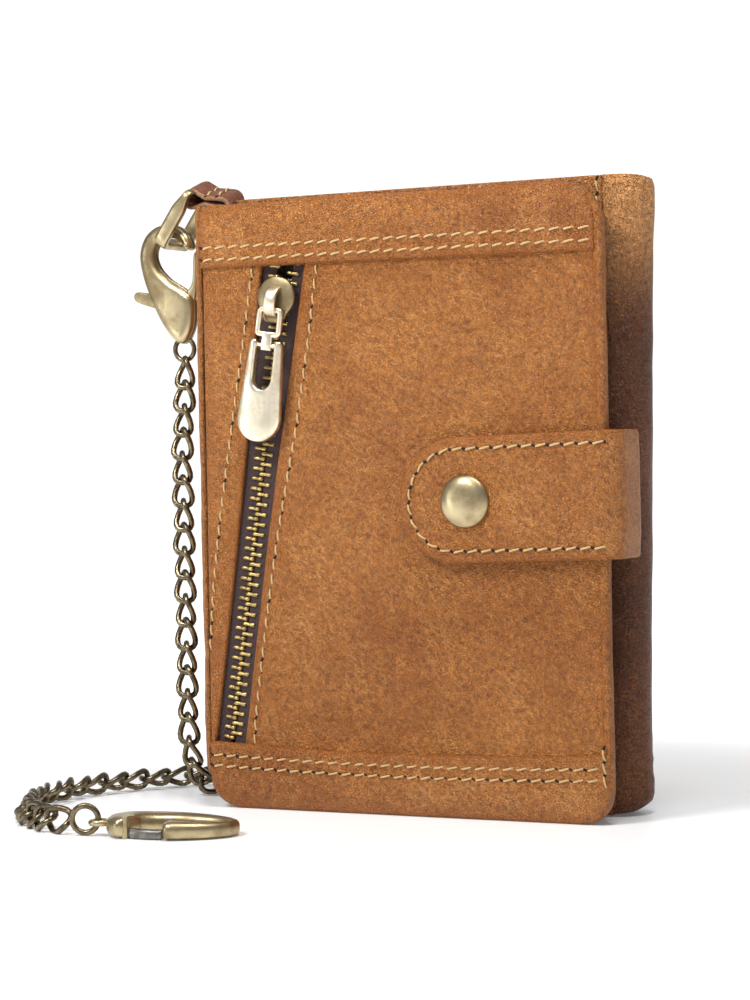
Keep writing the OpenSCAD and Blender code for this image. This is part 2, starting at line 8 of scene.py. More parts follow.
import bmesh
import bpy
import numpy as np
from mathutils import Matrix, Vector, noise
from mathutils.geometry import delaunay_2d_cdt
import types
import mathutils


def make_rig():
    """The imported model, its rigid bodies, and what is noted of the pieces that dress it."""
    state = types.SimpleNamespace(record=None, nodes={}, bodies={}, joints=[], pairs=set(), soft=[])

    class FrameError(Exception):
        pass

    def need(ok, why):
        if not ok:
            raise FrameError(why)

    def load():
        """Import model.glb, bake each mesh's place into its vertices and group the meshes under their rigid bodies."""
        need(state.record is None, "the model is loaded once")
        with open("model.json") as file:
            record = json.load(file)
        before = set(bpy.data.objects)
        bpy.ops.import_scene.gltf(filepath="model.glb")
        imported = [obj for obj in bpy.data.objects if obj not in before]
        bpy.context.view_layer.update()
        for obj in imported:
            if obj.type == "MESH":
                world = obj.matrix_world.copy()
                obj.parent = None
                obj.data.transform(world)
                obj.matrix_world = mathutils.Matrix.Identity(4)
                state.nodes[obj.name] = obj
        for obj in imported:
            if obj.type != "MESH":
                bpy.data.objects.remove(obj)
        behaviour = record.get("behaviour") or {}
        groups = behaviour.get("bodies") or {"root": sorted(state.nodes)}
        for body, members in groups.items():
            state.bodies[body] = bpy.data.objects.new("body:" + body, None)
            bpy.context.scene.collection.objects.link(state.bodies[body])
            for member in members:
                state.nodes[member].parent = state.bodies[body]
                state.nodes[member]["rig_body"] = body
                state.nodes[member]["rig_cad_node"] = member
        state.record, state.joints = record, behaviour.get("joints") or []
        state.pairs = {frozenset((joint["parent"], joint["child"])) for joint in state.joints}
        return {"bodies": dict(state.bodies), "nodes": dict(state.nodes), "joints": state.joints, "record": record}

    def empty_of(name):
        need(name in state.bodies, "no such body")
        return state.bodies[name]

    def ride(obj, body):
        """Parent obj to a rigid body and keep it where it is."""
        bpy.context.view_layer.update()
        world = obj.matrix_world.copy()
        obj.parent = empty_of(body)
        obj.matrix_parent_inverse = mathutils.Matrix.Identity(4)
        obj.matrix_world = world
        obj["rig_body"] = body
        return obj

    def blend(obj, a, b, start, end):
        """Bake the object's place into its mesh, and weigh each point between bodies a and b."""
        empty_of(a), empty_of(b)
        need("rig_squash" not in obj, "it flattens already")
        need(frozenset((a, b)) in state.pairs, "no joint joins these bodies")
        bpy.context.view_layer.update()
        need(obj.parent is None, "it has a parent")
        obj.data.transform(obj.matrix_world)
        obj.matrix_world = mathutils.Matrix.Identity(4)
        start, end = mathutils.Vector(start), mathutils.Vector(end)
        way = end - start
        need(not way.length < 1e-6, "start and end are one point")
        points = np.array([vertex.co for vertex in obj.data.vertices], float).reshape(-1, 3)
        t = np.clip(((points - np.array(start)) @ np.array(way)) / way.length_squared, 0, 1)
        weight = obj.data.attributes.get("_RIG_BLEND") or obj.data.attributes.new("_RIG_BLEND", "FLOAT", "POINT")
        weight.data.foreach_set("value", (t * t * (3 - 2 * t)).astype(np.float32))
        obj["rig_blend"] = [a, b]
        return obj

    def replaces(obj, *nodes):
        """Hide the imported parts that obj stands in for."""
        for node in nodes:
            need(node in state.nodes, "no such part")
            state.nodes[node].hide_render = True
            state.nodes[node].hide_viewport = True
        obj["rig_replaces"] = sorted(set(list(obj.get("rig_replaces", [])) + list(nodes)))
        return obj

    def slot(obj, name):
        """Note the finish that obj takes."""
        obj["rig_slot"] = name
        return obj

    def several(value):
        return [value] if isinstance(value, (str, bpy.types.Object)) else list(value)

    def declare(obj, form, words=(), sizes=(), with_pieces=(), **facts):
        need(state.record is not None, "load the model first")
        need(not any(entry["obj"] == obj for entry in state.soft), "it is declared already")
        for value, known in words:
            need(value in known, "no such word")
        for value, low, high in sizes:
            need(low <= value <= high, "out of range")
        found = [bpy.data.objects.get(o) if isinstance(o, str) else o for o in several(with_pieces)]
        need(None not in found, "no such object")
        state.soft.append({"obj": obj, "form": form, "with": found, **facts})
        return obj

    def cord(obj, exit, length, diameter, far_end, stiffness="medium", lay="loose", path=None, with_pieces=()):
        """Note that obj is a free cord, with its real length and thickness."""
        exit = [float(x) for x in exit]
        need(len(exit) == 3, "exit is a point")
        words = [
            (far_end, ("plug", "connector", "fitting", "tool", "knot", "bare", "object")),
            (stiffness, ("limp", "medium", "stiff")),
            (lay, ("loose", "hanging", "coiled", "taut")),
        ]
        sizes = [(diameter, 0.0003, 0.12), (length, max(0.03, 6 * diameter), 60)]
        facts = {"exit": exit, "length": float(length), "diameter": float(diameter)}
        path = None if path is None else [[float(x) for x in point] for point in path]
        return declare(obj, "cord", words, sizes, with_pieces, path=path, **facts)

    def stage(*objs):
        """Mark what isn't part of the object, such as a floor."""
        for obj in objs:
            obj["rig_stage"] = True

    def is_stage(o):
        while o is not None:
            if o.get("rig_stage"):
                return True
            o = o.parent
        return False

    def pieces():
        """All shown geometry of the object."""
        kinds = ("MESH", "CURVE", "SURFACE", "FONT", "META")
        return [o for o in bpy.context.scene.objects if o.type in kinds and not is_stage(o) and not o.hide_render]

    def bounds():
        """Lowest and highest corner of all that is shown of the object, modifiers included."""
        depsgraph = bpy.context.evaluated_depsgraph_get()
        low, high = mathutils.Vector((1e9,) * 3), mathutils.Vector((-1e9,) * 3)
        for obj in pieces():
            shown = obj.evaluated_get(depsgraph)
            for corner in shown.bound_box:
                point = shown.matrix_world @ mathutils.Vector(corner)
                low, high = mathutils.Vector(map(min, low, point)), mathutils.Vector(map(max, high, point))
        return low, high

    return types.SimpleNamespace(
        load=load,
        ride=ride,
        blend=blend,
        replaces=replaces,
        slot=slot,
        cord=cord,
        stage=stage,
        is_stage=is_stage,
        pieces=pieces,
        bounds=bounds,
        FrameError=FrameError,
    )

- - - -

◆ WHAT YOU NEED TO DO
Copy out the whole listing exactly.

◆ ANSWER TO THE TASK
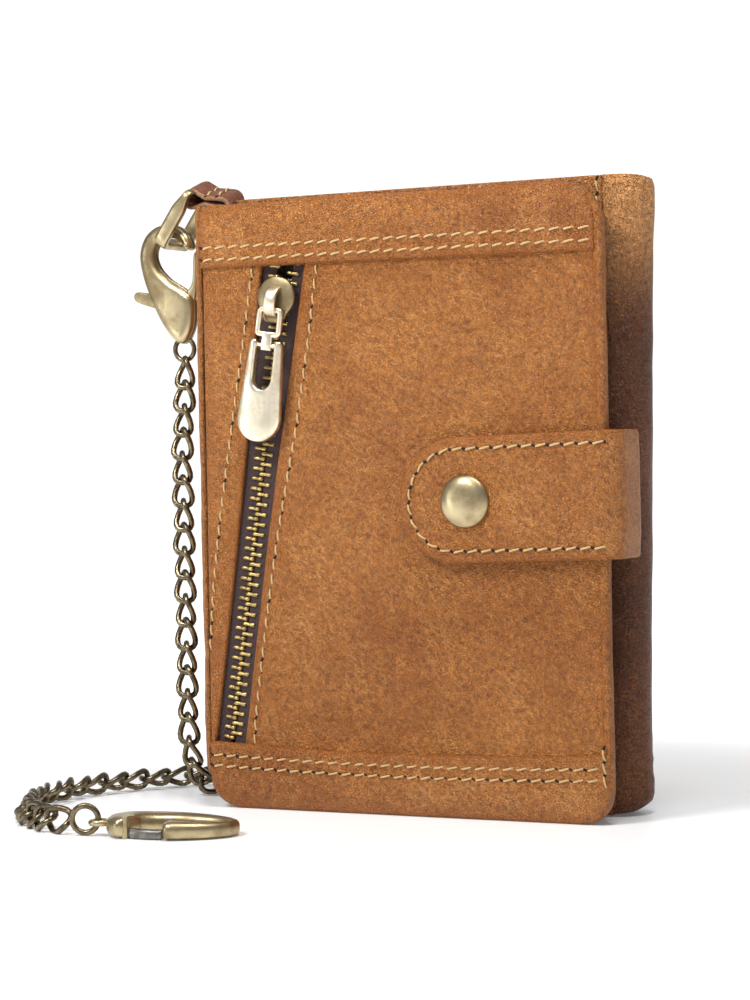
Keep writing the OpenSCAD and Blender code for this image. This is part 2, starting at line 8 of scene.py. More parts follow.
import bmesh
import bpy
import numpy as np
from mathutils import Matrix, Vector, noise
from mathutils.geometry import delaunay_2d_cdt
import types
import mathutils


def make_rig():
    """The imported model, its rigid bodies, and what is noted of the pieces that dress it."""
    state = types.SimpleNamespace(record=None, nodes={}, bodies={}, joints=[], pairs=set(), soft=[])

    class FrameError(Exception):
        pass

    def need(ok, why):
        if not ok:
            raise FrameError(why)

    def load():
        """Import model.glb, bake each mesh's place into its vertices and group the meshes under their rigid bodies."""
        need(state.record is None, "the model is loaded once")
        with open("model.json") as file:
            record = json.load(file)
        before = set(bpy.data.objects)
        bpy.ops.import_scene.gltf(filepath="model.glb")
        imported = [obj for obj in bpy.data.objects if obj not in before]
        bpy.context.view_layer.update()
        for obj in imported:
            if obj.type == "MESH":
                world = obj.matrix_world.copy()
                obj.parent = None
                obj.data.transform(world)
                obj.matrix_world = mathutils.Matrix.Identity(4)
                state.nodes[obj.name] = obj
        for obj in imported:
            if obj.type != "MESH":
                bpy.data.objects.remove(obj)
        behaviour = record.get("behaviour") or {}
        groups = behaviour.get("bodies") or {"root": sorted(state.nodes)}
        for body, members in groups.items():
            state.bodies[body] = bpy.data.objects.new("body:" + body, None)
            bpy.context.scene.collection.objects.link(state.bodies[body])
            for member in members:
                state.nodes[member].parent = state.bodies[body]
                state.nodes[member]["rig_body"] = body
                state.nodes[member]["rig_cad_node"] = member
        state.record, state.joints = record, behaviour.get("joints") or []
        state.pairs = {frozenset((joint["parent"], joint["child"])) for joint in state.joints}
        return {"bodies": dict(state.bodies), "nodes": dict(state.nodes), "joints": state.joints, "record": record}

    def empty_of(name):
        need(name in state.bodies, "no such body")
        return state.bodies[name]

    def ride(obj, body):
        """Parent obj to a rigid body and keep it where it is."""
        bpy.context.view_layer.update()
        world = obj.matrix_world.copy()
        obj.parent = empty_of(body)
        obj.matrix_parent_inverse = mathutils.Matrix.Identity(4)
        obj.matrix_world = world
        obj["rig_body"] = body
        return obj

    def blend(obj, a, b, start, end):
        """Bake the object's place into its mesh, and weigh each point between bodies a and b."""
        empty_of(a), empty_of(b)
        need("rig_squash" not in obj, "it flattens already")
        need(frozenset((a, b)) in state.pairs, "no joint joins these bodies")
        bpy.context.view_layer.update()
        need(obj.parent is None, "it has a parent")
        obj.data.transform(obj.matrix_world)
        obj.matrix_world = mathutils.Matrix.Identity(4)
        start, end = mathutils.Vector(start), mathutils.Vector(end)
        way = end - start
        need(not way.length < 1e-6, "start and end are one point")
        points = np.array([vertex.co for vertex in obj.data.vertices], float).reshape(-1, 3)
        t = np.clip(((points - np.array(start)) @ np.array(way)) / way.length_squared, 0, 1)
        weight = obj.data.attributes.get("_RIG_BLEND") or obj.data.attributes.new("_RIG_BLEND", "FLOAT", "POINT")
        weight.data.foreach_set("value", (t * t * (3 - 2 * t)).astype(np.float32))
        obj["rig_blend"] = [a, b]
        return obj

    def replaces(obj, *nodes):
        """Hide the imported parts that obj stands in for."""
        for node in nodes:
            need(node in state.nodes, "no such part")
            state.nodes[node].hide_render = True
            state.nodes[node].hide_viewport = True
        obj["rig_replaces"] = sorted(set(list(obj.get("rig_replaces", [])) + list(nodes)))
        return obj

    def slot(obj, name):
        """Note the finish that obj takes."""
        obj["rig_slot"] = name
        return obj

    def several(value):
        return [value] if isinstance(value, (str, bpy.types.Object)) else list(value)

    def declare(obj, form, words=(), sizes=(), with_pieces=(), **facts):
        need(state.record is not None, "load the model first")
        need(not any(entry["obj"] == obj for entry in state.soft), "it is declared already")
        for value, known in words:
            need(value in known, "no such word")
        for value, low, high in sizes:
            need(low <= value <= high, "out of range")
        found = [bpy.data.objects.get(o) if isinstance(o, str) else o for o in several(with_pieces)]
        need(None not in found, "no such object")
        state.soft.append({"obj": obj, "form": form, "with": found, **facts})
        return obj

    def cord(obj, exit, length, diameter, far_end, stiffness="medium", lay="loose", path=None, with_pieces=()):
        """Note that obj is a free cord, with its real length and thickness."""
        exit = [float(x) for x in exit]
        need(len(exit) == 3, "exit is a point")
        words = [
            (far_end, ("plug", "connector", "fitting", "tool", "knot", "bare", "object")),
            (stiffness, ("limp", "medium", "stiff")),
            (lay, ("loose", "hanging", "coiled", "taut")),
        ]
        sizes = [(diameter, 0.0003, 0.12), (length, max(0.03, 6 * diameter), 60)]
        facts = {"exit": exit, "length": float(length), "diameter": float(diameter)}
        path = None if path is None else [[float(x) for x in point] for point in path]
        return declare(obj, "cord", words, sizes, with_pieces, path=path, **facts)

    def stage(*objs):
        """Mark what isn't part of the object, such as a floor."""
        for obj in objs:
            obj["rig_stage"] = True

    def is_stage(o):
        while o is not None:
            if o.get("rig_stage"):
                return True
            o = o.parent
        return False

    def pieces():
        """All shown geometry of the object."""
        kinds = ("MESH", "CURVE", "SURFACE", "FONT", "META")
        return [o for o in bpy.context.scene.objects if o.type in kinds and not is_stage(o) and not o.hide_render]

    def bounds():
        """Lowest and highest corner of all that is shown of the object, modifiers included."""
        depsgraph = bpy.context.evaluated_depsgraph_get()
        low, high = mathutils.Vector((1e9,) * 3), mathutils.Vector((-1e9,) * 3)
        for obj in pieces():
            shown = obj.evaluated_get(depsgraph)
            for corner in shown.bound_box:
                point = shown.matrix_world @ mathutils.Vector(corner)
                low, high = mathutils.Vector(map(min, low, point)), mathutils.Vector(map(max, high, point))
        return low, high

    return types.SimpleNamespace(
        load=load,
        ride=ride,
        blend=blend,
        replaces=replaces,
        slot=slot,
        cord=cord,
        stage=stage,
        is_stage=is_stage,
        pieces=pieces,
        bounds=bounds,
        FrameError=FrameError,
    )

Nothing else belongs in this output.